Towering about us are banks and other financial institutions that profit from war. War, for some, is a business. And across this country lies a labyrinth of military industries that produce nothing but instruments of death. And some of us once served these forces. It is death we defy, not our own death, but the vast enterprise of death. The dark, primeval lusts for power and personal wealth, the hypermasculine language of war and patriotism, are used to justify the slaughter of the weak and the innocent and mock justice. … And we will not use these words of war.

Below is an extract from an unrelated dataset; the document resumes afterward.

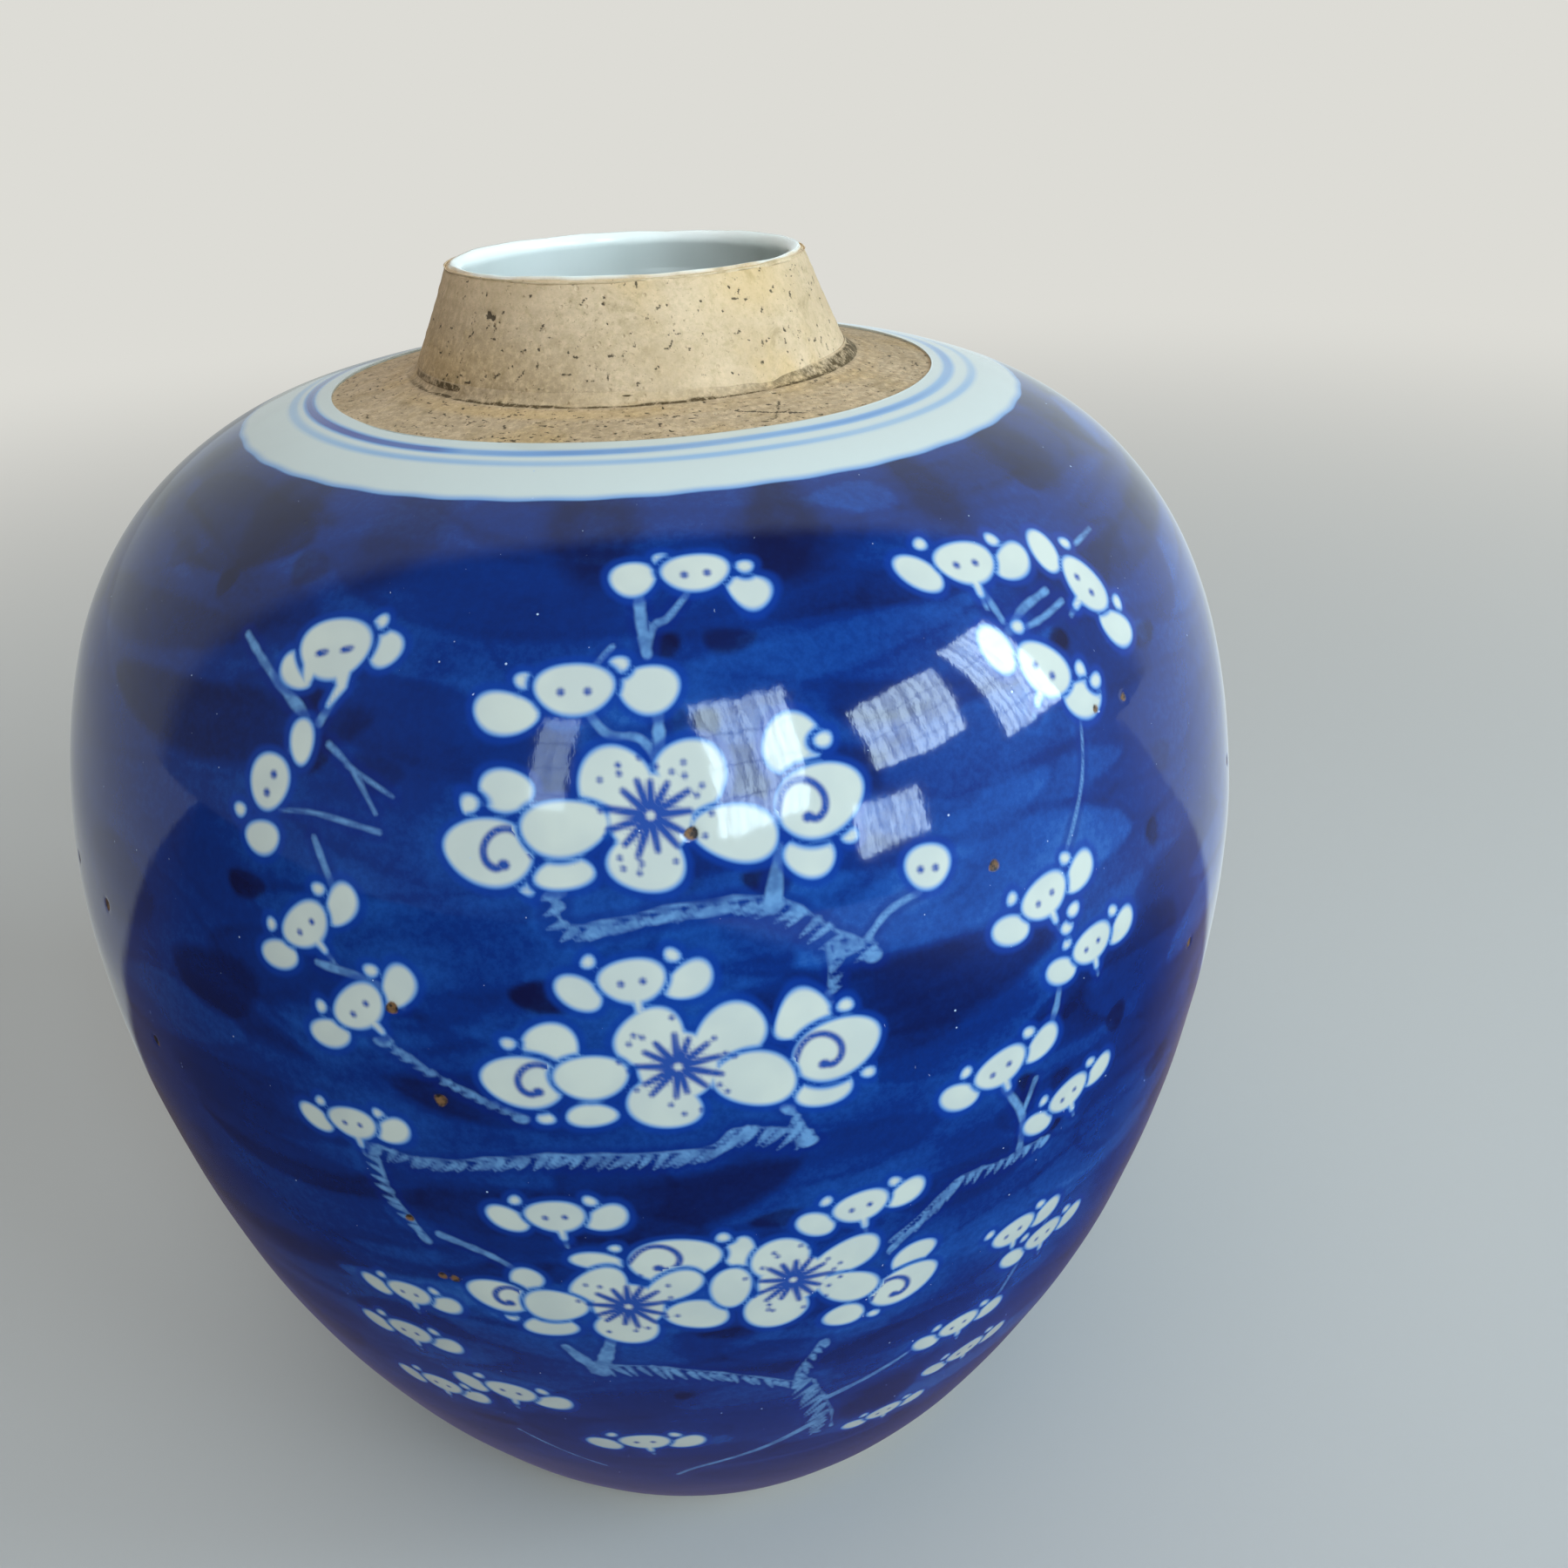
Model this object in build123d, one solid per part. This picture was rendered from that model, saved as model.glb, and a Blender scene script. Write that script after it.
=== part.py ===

We cannot flee from evil. Some of us have tried through drink and drugs and self-destructiveness. Evil is always with us. It is because we know evil, our own evil, that we do not let go, do not surrender. It is because we know evil that we resist. It is because we know violence that we are nonviolent. And we know that it is not about us; war taught us that. It is about the other, lying by the side of the road. It is about reaching down in defiance of creeds and oaths, in defiance of religion and nationality, and lifting our enemy up. All acts of healing and love—and the defiance of war is an affirmation of love—allow us to shout out to the vast powers of the universe that, however broken we are, we are not yet helpless, however much we despair we are not yet without hope, however weak we may feel, we will always, always, always resist. And it is in this act of resistance that we find our salvation.

Chris Hedges, from a talk given Sunday night in New York City at a protest denouncing the 11th anniversary of the war in Afghanistan. The event, at the Vietnam Veterans Memorial, was led by Veterans for Peace.

Members of the organization were later arrested by the NYPD as they read the names of the war dead, including 85-year-old World War II veteran Jay Wenk.